Short problem - Determine how many lines hold "bodies" and give only that number.

##############################

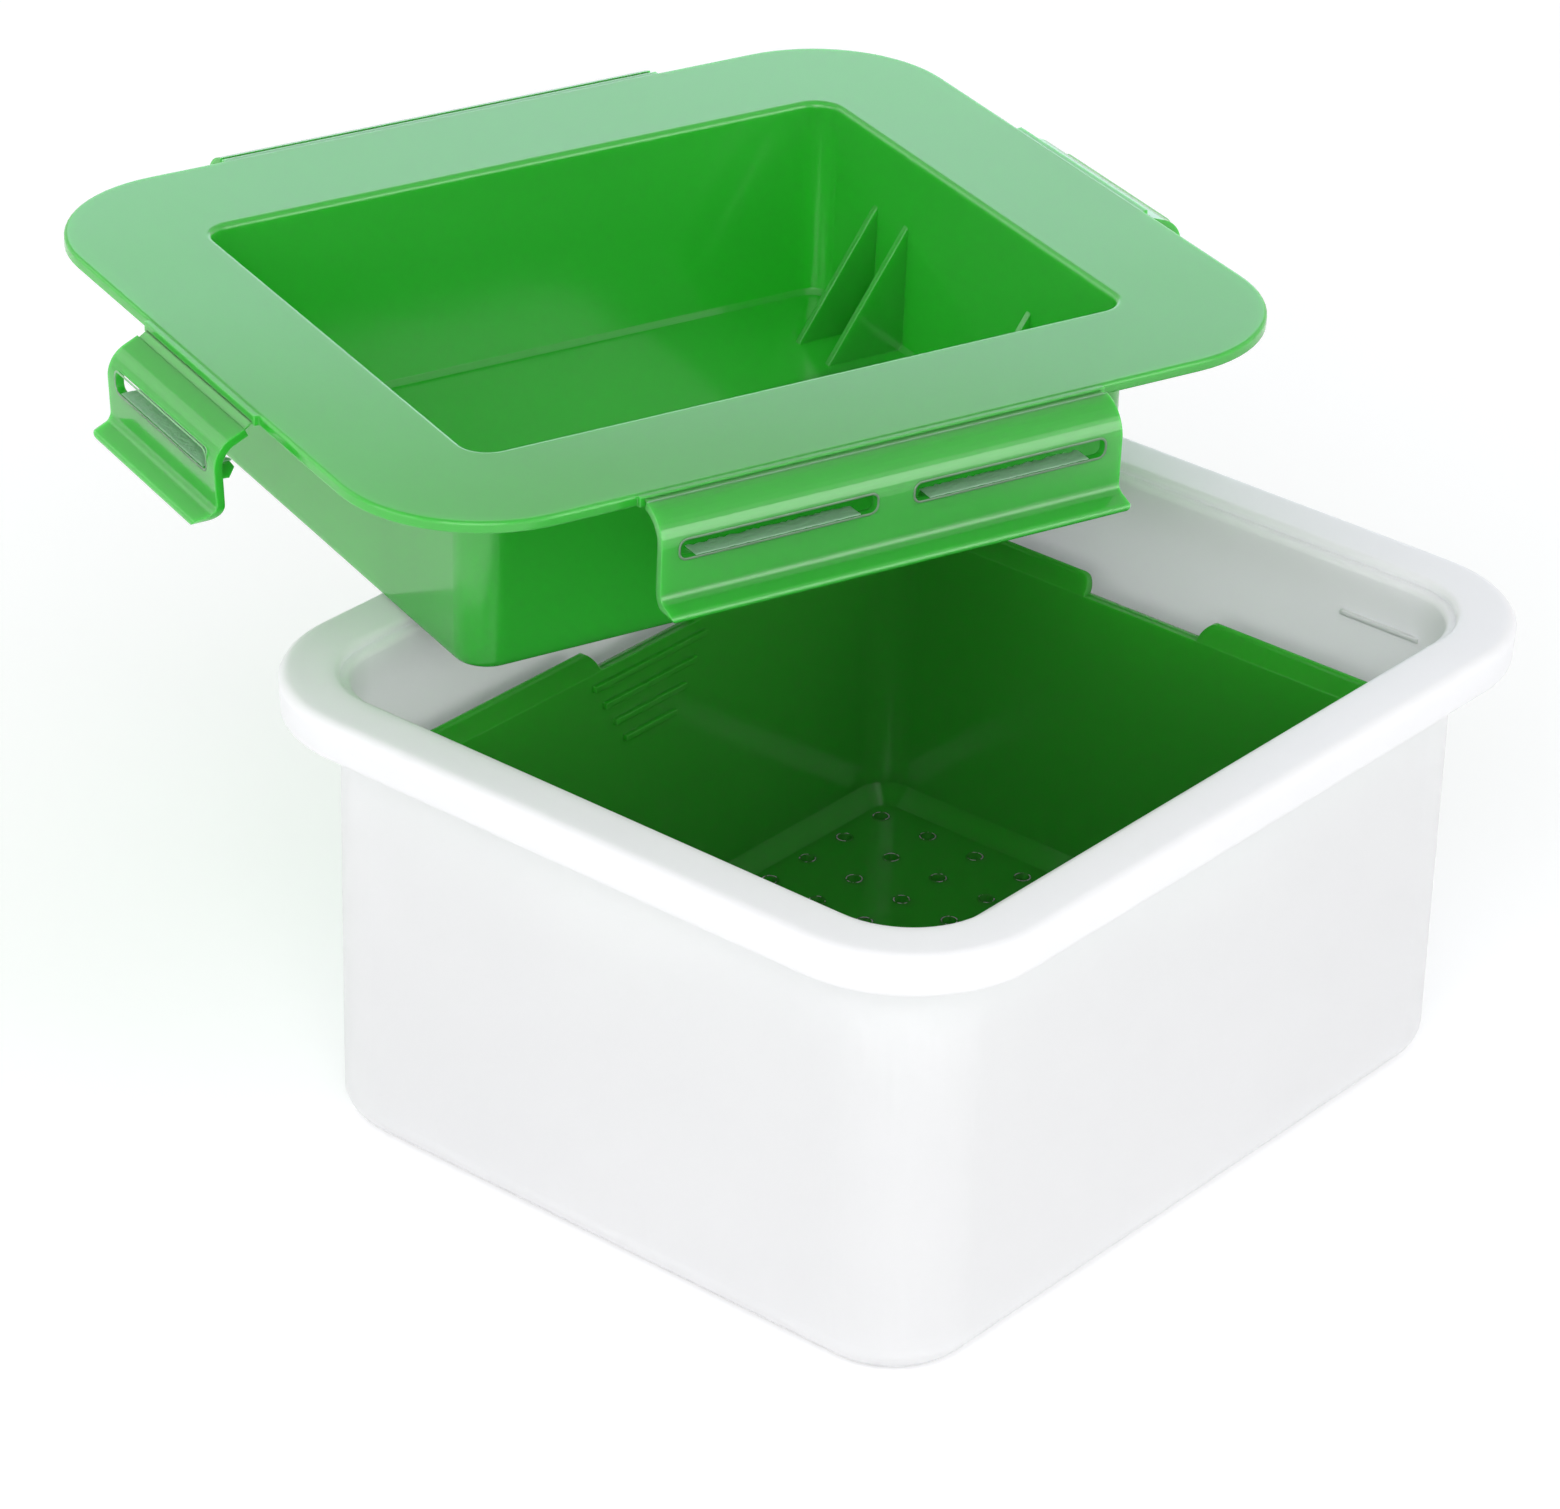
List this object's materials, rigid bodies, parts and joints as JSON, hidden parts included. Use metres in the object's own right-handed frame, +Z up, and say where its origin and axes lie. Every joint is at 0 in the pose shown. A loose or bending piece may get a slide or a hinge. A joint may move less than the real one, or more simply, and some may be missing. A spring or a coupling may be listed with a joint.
{
  "type": "tofu press",
  "caption": "Two-tone tofu press: rounded white tub, green strainer basket inside, and a green lid with a pressing pocket and snap latches on its four sides.",
  "frame": {"origin": "middle of the tub's underside, on the surface that it stands on", "axes": "+Z up, +X along the tub's short direction, +Y along its long direction"},
  "size_m": [0.256, 0.2176, 0.1308],
  "materials": {
    "tub_white": "satin white polypropylene",
    "basket_green": "glossy deep green polypropylene",
    "lid_green": "glossy green polypropylene",
    "hinge_film": "thin stressed polypropylene, paler than the lid"
  },
  "bodies": {
    "tub": {"tub": "tub_white"},
    "basket": {"basket": "basket_green"},
    "lid": {"lid": "lid_green", "film_hinge_right": "hinge_film", "film_hinge_left": "hinge_film", "film_hinge_front": "hinge_film", "film_hinge_back": "hinge_film"},
    "latch_right": {"latch_right": "lid_green"},
    "latch_left": {"latch_left": "lid_green"},
    "latch_front": {"latch_front": "lid_green"},
    "latch_back": {"latch_back": "lid_green"}
  },
  "joints": [
    {"name": "basket_lift", "type": "slide", "parent": "tub", "child": "basket", "axis": [0, 0, 1], "range_m": [0, 0.11]},
    {"name": "lid_lift", "type": "slide", "parent": "basket", "child": "lid", "axis": [0, 0, 1], "range_m": [0, 0.1]},
    {"name": "latch_right_hinge", "type": "hinge", "parent": "lid", "child": "latch_right", "pos_m": [0.00022, -0.00966, 0.12999], "axis": [-0.3313, -0.9435, 0], "range_deg": [-25, 95], "stiffness_Nm_per_rad": 0.02, "deforming": ["film_hinge_right"]},
    {"name": "latch_left_hinge", "type": "hinge", "parent": "lid", "child": "latch_left", "pos_m": [-0.15134, 0.04356, 0.12999], "axis": [0.3313, 0.9435, 0], "range_deg": [-25, 95], "stiffness_Nm_per_rad": 0.02, "deforming": ["film_hinge_left"]},
    {"name": "latch_front_hinge", "type": "hinge", "parent": "lid", "child": "latch_front", "pos_m": [-0.10581, -0.06859, 0.1286], "axis": [-0.9435, 0.3313, 0], "range_deg": [-18, 95], "stiffness_Nm_per_rad": 0.02, "deforming": ["film_hinge_front"]},
    {"name": "latch_back_hinge", "type": "hinge", "parent": "lid", "child": "latch_back", "pos_m": [-0.04595, 0.10822, 0.1286], "axis": [0.9435, -0.3313, 0], "range_deg": [-23, 90], "stiffness_Nm_per_rad": 0.02, "deforming": ["film_hinge_back"]}
  ]
}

##############################

Task output - 2